▶ Data for this exercise:
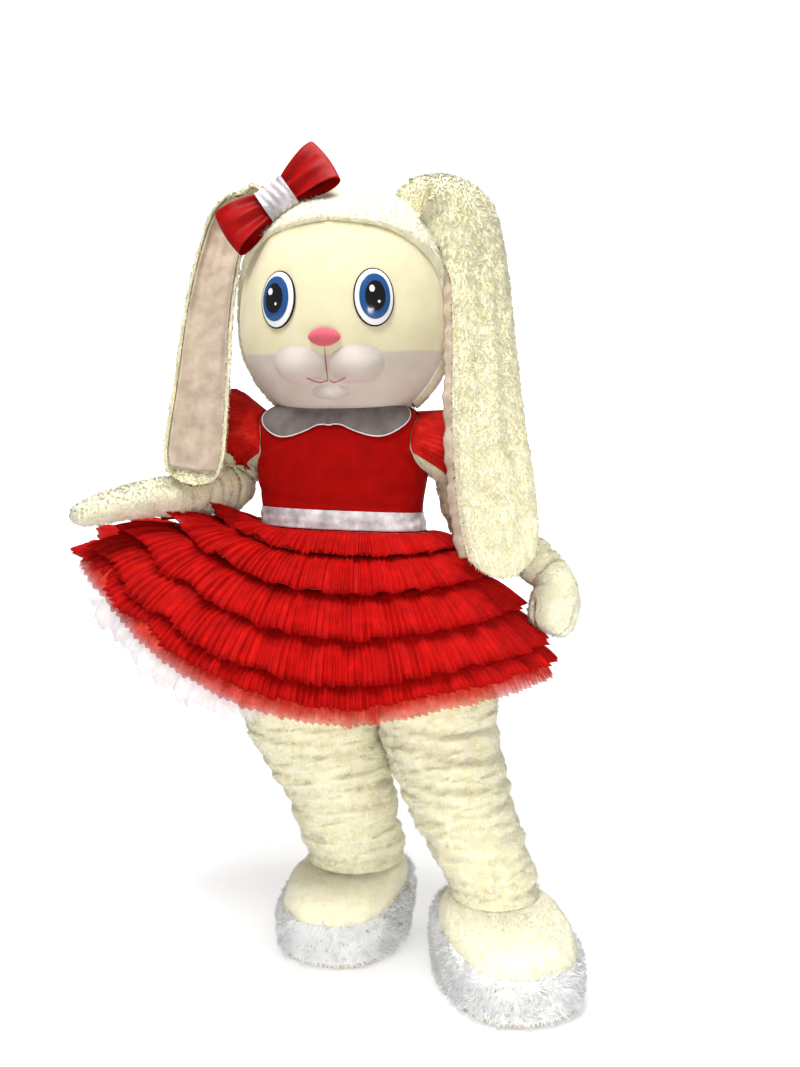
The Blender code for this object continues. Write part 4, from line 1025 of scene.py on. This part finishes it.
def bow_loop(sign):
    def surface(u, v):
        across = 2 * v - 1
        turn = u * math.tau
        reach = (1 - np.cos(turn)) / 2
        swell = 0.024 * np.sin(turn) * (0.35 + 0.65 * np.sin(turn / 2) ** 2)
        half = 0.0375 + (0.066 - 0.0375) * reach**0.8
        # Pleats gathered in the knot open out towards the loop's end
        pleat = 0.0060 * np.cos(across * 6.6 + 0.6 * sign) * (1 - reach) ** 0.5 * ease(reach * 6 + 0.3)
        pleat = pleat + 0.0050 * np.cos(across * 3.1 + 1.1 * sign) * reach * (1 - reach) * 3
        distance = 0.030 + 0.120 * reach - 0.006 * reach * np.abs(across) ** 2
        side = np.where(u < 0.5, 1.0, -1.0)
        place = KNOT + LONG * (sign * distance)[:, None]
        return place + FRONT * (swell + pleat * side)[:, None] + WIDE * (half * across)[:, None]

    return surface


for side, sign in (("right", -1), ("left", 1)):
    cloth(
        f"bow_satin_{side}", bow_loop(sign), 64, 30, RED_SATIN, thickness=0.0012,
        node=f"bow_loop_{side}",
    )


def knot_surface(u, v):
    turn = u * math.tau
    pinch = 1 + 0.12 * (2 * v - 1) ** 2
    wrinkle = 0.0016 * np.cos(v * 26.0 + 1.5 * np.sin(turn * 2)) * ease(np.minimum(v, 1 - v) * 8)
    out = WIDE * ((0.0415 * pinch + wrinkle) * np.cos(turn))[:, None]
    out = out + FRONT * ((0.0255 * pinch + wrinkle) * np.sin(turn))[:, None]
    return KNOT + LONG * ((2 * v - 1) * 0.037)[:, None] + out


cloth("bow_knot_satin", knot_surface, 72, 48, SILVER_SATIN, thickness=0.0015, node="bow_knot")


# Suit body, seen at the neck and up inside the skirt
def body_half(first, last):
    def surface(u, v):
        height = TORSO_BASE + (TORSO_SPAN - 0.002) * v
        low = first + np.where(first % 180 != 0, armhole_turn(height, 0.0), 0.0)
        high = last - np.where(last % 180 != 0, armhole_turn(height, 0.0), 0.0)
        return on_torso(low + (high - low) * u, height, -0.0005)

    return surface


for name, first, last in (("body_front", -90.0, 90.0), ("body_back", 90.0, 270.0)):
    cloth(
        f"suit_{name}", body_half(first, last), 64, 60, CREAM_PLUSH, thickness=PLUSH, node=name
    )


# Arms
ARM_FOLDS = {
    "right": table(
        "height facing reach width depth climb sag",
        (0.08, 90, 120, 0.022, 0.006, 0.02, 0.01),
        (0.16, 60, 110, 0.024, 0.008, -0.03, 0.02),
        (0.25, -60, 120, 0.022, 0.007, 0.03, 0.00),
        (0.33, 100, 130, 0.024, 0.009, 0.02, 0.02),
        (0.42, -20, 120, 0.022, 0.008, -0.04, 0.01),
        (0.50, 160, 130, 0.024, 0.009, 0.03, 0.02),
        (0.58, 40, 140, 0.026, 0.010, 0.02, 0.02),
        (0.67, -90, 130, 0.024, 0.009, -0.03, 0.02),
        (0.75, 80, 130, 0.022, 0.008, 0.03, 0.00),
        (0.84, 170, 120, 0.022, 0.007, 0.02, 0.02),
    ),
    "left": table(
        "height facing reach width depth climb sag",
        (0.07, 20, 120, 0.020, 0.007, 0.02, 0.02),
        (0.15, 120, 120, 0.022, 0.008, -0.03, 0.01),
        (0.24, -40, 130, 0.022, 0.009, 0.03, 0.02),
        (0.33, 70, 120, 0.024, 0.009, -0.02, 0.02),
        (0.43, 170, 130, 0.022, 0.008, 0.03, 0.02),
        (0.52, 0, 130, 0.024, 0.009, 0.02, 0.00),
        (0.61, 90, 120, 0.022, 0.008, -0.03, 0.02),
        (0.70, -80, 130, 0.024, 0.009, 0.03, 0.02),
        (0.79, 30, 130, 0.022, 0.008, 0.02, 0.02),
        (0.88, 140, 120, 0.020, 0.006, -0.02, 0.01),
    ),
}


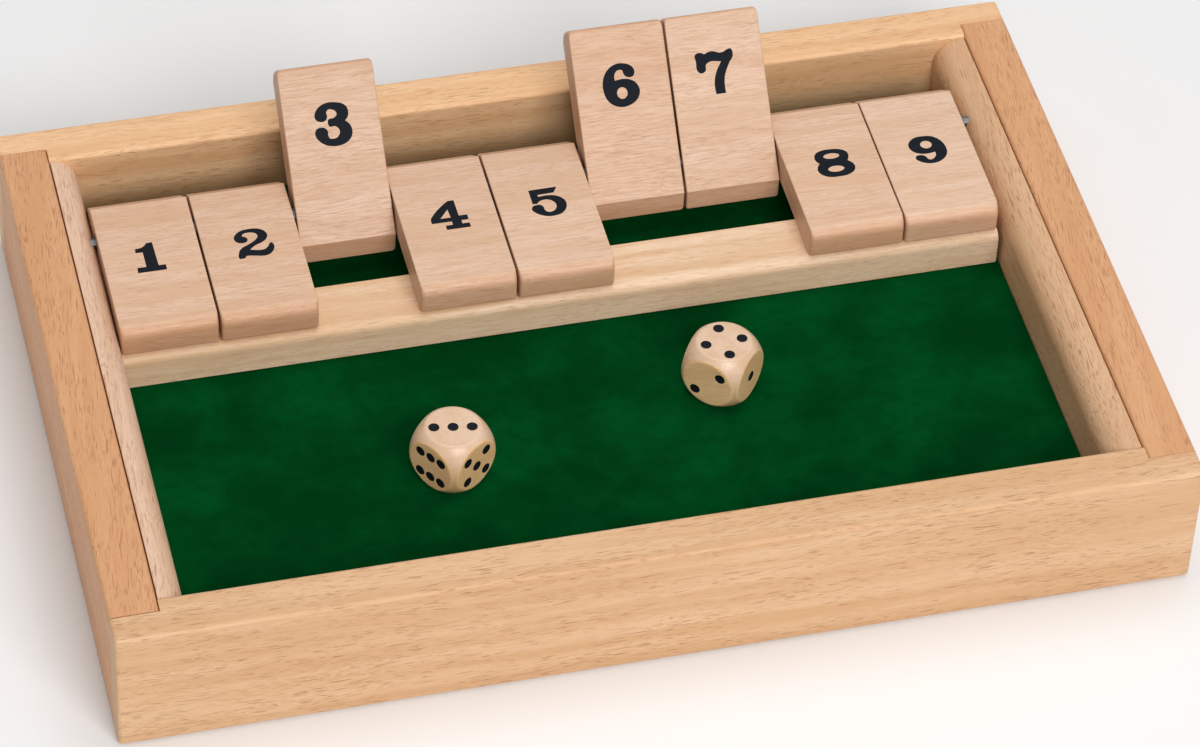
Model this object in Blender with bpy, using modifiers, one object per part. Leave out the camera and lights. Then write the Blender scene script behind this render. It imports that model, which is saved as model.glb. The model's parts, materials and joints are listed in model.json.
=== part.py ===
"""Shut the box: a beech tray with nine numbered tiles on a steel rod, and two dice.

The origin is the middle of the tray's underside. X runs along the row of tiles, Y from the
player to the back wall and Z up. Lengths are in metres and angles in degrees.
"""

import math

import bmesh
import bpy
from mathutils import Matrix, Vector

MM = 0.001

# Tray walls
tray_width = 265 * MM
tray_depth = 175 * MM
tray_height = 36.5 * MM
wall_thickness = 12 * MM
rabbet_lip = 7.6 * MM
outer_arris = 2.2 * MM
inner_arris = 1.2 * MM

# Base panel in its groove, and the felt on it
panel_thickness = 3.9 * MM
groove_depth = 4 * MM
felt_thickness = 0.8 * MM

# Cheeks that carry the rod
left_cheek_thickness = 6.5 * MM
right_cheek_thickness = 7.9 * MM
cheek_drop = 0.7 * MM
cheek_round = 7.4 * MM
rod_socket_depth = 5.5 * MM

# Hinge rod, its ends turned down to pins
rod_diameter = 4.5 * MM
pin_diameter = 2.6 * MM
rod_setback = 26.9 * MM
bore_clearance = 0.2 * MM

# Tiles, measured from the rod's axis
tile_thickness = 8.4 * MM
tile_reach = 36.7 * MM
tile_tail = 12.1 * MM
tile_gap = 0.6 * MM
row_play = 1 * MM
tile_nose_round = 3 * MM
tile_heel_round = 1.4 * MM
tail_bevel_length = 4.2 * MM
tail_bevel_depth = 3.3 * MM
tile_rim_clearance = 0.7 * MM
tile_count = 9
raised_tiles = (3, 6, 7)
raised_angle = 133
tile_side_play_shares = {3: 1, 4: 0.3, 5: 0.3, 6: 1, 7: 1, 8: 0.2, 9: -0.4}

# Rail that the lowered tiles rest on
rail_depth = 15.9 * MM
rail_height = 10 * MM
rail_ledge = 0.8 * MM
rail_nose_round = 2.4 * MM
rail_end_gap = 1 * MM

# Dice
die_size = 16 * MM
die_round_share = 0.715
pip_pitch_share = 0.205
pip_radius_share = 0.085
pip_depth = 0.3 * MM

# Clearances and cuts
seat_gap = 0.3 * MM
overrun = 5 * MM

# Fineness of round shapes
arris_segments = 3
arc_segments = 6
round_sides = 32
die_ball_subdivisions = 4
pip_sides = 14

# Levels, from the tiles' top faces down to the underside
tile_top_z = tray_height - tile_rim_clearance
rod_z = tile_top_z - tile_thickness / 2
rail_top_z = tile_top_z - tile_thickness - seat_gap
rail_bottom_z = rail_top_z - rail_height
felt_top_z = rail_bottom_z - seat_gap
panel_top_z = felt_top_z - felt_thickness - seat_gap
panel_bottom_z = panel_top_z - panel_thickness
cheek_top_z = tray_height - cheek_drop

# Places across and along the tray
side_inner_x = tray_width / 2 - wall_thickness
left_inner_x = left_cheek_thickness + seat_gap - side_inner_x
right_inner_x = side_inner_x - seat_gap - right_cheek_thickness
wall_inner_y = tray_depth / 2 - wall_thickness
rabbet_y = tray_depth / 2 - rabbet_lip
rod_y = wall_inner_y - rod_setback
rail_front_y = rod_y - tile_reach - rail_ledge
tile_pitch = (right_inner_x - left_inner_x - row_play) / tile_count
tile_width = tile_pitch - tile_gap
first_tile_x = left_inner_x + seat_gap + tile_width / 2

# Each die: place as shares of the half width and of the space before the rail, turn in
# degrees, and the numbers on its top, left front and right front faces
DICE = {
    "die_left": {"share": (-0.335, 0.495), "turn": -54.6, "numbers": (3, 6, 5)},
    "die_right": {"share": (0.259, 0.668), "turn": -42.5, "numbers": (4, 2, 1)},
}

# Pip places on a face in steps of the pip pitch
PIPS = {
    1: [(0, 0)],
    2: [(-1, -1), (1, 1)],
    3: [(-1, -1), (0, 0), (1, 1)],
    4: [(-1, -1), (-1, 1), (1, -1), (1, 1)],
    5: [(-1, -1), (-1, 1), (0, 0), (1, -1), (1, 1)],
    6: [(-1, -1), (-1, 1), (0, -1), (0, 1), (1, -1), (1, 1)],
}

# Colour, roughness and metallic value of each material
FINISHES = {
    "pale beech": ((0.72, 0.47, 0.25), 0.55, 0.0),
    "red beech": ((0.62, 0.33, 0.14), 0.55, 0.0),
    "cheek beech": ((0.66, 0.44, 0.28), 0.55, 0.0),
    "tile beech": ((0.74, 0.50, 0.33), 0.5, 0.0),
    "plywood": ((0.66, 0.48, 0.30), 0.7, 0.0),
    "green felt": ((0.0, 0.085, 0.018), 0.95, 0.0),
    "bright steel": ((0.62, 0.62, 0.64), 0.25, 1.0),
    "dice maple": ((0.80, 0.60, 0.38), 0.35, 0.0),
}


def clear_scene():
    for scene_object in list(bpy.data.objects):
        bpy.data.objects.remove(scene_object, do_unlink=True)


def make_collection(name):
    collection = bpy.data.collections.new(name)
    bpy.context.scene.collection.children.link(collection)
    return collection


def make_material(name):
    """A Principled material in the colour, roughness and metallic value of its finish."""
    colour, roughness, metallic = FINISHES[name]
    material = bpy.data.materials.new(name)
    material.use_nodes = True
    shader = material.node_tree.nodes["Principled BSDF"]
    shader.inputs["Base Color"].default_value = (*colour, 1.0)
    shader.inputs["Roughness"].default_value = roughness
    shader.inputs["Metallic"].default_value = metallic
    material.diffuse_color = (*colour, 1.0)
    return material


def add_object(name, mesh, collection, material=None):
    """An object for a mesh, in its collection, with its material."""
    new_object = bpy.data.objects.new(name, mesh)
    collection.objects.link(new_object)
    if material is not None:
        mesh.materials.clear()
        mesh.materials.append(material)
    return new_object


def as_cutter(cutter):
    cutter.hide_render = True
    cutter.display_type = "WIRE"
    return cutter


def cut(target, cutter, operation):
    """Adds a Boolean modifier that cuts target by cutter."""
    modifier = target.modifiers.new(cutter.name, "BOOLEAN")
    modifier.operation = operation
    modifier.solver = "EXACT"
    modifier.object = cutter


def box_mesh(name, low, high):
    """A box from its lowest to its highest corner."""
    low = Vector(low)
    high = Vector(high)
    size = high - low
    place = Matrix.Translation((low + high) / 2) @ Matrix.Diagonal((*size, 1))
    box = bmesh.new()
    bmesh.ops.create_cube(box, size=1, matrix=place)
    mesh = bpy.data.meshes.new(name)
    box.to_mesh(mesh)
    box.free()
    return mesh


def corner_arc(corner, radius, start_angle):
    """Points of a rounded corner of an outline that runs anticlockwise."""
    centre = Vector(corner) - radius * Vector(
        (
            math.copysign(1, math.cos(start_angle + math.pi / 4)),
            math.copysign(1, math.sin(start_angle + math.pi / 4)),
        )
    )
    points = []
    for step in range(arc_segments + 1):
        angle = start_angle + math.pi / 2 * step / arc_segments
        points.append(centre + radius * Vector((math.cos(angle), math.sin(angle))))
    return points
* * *
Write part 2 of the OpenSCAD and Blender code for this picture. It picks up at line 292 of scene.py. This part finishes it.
---
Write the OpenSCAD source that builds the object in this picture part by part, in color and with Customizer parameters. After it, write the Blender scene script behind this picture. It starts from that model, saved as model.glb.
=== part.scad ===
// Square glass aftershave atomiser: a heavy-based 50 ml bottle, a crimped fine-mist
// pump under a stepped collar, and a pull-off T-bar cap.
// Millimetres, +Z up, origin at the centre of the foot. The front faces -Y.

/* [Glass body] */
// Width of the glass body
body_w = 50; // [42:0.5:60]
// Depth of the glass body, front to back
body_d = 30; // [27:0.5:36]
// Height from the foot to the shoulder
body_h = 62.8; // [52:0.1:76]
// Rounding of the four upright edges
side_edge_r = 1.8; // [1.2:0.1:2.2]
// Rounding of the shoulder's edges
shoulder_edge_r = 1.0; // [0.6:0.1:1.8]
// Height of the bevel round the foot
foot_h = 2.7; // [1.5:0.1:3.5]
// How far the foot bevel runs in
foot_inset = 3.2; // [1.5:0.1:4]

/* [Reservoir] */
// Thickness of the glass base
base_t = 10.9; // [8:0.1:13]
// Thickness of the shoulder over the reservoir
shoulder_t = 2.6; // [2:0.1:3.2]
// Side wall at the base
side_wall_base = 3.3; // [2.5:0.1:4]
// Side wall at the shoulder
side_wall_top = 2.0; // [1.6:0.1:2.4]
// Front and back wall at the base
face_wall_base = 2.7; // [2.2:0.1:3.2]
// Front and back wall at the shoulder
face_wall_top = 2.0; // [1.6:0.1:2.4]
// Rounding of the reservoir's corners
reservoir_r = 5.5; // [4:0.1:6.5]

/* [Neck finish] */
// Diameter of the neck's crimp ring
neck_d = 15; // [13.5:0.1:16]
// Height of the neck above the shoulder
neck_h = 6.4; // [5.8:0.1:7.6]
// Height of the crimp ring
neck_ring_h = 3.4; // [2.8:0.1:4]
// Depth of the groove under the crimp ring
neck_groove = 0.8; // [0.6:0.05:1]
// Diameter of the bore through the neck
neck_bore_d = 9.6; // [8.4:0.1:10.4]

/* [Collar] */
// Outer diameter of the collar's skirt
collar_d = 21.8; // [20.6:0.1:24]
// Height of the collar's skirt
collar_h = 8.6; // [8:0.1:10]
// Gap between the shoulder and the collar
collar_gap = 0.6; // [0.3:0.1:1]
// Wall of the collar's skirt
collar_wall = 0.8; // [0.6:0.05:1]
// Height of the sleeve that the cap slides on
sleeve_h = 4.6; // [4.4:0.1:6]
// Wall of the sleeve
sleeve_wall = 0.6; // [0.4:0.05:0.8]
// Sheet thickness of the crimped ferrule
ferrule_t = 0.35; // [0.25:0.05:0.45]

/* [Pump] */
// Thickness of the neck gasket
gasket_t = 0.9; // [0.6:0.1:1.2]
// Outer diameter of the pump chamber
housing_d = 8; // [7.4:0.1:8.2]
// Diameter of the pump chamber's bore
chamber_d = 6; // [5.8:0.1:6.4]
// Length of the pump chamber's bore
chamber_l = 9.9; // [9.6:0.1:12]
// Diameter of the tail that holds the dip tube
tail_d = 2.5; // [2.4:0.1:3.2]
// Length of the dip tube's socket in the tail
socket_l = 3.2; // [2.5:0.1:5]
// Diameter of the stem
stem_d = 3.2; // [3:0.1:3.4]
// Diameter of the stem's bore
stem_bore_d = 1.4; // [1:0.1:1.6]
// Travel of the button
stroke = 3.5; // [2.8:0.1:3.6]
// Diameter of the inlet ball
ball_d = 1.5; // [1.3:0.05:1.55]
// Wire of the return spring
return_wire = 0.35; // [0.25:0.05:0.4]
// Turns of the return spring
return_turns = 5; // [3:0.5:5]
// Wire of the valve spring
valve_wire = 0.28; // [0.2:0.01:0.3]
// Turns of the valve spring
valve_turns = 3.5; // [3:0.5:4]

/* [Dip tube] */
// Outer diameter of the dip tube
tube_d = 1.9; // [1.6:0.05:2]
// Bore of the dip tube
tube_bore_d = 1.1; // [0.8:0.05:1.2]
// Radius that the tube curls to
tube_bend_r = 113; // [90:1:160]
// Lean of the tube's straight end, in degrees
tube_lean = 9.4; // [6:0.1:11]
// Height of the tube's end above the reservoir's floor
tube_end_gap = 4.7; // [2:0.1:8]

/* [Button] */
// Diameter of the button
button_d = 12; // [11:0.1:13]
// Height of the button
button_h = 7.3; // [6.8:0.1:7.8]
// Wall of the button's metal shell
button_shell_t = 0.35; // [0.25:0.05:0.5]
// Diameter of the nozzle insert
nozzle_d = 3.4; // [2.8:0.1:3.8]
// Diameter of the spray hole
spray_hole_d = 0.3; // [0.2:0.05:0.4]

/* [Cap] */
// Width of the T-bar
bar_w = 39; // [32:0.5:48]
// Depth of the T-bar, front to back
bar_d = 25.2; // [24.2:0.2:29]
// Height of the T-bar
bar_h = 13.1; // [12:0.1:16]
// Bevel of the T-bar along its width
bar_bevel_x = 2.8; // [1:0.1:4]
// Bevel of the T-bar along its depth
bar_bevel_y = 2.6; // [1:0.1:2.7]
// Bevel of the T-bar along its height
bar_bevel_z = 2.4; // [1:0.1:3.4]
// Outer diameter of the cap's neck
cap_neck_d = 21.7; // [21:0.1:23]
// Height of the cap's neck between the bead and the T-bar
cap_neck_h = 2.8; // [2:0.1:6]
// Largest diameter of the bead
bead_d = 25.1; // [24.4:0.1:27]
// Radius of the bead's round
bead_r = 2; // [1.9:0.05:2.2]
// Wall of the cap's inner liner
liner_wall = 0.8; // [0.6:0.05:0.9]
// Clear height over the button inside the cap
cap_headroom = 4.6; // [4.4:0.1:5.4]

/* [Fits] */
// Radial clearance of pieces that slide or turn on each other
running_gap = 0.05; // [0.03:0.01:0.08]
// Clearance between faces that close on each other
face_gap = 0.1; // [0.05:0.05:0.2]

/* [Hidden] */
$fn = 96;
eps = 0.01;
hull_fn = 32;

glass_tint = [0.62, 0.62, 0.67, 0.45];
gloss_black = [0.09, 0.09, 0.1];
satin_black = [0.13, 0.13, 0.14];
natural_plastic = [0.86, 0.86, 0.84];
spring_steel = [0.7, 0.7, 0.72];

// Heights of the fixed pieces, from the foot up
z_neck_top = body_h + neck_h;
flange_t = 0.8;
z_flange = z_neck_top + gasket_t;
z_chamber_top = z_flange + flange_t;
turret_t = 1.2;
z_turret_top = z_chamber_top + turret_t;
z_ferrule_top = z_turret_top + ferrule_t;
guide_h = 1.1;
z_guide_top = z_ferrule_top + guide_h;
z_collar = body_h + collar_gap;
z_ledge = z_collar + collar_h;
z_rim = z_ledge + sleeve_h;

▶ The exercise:
Nothing beyond the lines starting at the line containing "The Blender code" and ending at the line containing "return KNOT +" is to be reproduced; reproduce those lines exactly, both ends included.

▶ Exercise response:
The Blender code for this object continues. Write part 4, from line 1025 of scene.py on. This part finishes it.
def bow_loop(sign):
    def surface(u, v):
        across = 2 * v - 1
        turn = u * math.tau
        reach = (1 - np.cos(turn)) / 2
        swell = 0.024 * np.sin(turn) * (0.35 + 0.65 * np.sin(turn / 2) ** 2)
        half = 0.0375 + (0.066 - 0.0375) * reach**0.8
        # Pleats gathered in the knot open out towards the loop's end
        pleat = 0.0060 * np.cos(across * 6.6 + 0.6 * sign) * (1 - reach) ** 0.5 * ease(reach * 6 + 0.3)
        pleat = pleat + 0.0050 * np.cos(across * 3.1 + 1.1 * sign) * reach * (1 - reach) * 3
        distance = 0.030 + 0.120 * reach - 0.006 * reach * np.abs(across) ** 2
        side = np.where(u < 0.5, 1.0, -1.0)
        place = KNOT + LONG * (sign * distance)[:, None]
        return place + FRONT * (swell + pleat * side)[:, None] + WIDE * (half * across)[:, None]

    return surface


for side, sign in (("right", -1), ("left", 1)):
    cloth(
        f"bow_satin_{side}", bow_loop(sign), 64, 30, RED_SATIN, thickness=0.0012,
        node=f"bow_loop_{side}",
    )


def knot_surface(u, v):
    turn = u * math.tau
    pinch = 1 + 0.12 * (2 * v - 1) ** 2
    wrinkle = 0.0016 * np.cos(v * 26.0 + 1.5 * np.sin(turn * 2)) * ease(np.minimum(v, 1 - v) * 8)
    out = WIDE * ((0.0415 * pinch + wrinkle) * np.cos(turn))[:, None]
    out = out + FRONT * ((0.0255 * pinch + wrinkle) * np.sin(turn))[:, None]
    return KNOT + LONG * ((2 * v - 1) * 0.037)[:, None] + out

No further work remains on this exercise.